1 See Kunst und Künstler, 16 (1917-8), p. 407 f.

2 Henry Trübner (1920-99) was Wilhelm Trübner’s grandson. After moving to the United States in 1938 (see http://smcalister1.tripod.com/id14.html) he changed his name from Heinz to Henry. Like his father, Jörg Trübner, Henry was an art historian. In 1947 he was named Curator of Oriental Art at what was then the Los Angeles County Museum of History, Science and Art (see http://smcalister1.tripod.com/id14.html). In 1958 he took up the position of Curator of the Far Eastern Department of the Royal Ontario Museum in Toronto, Canada. From 1968-87 he was Curator of Asian Art at the Seattle Art Museum in Seattle, WA. See Thomas Lawton ‛Henry Trubner’, in Artibus Asiae, 59/1-2 (1999), pp. 135-7.

3 The painting G 213 (listed below) is a larger-format version of the present painting. A number of other self-portraits with military associations are extant.
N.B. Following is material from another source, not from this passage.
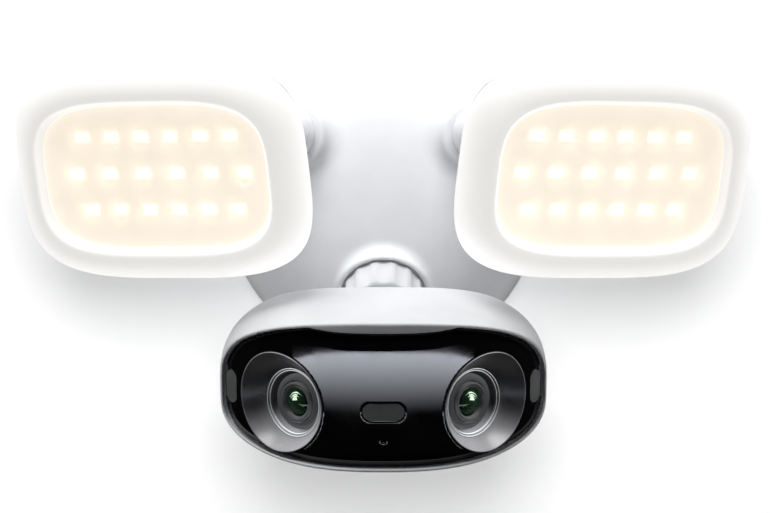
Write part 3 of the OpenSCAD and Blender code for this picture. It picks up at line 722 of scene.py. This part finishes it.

In the years 1874-5 Trübner also depicted himself as a dragoon in the following works (see Rohrandt 1971, op. cit.):

G 211: Self-Portrait as a ‘Volunteer for One Year’, 1874-5, oil on canvas, 102.5 x 83 cm, Cologne, Wallraf-Richartz-Museum, inv. 1140.

G 213: Self-Portrait as a Dragoon in One-Year Service, with Palette in Hand II, 1875, oil on canvas, 102 x 83.5 cm, Bezirksamt Schöneberg, Berlin.

G 214: Self-Portrait as a Dragoon in One-Year Service (with Cap), 1875, oil on canvas, 53 x 43.5 cm, whereabouts unknown.

G 215: Self-Portrait as a Dragoon in One-Year Service, with Helmet and Pouch, 1875, oil on canvas, 59 x 44 cm, Heidelberg, Kurpfälzisches Museum, inv. G 2564.

4 See Wilhelm Trübner (1851-1917), exhib. cat., Munich, Kunsthalle der Hypo-Kulturstiftung; Heidelberg, Kurpfälzisches Museum der Stadt Heidelberg, Munich 1994-5, p. 23.

5 See Rohrandt 1971, op. cit., pp. 21-41.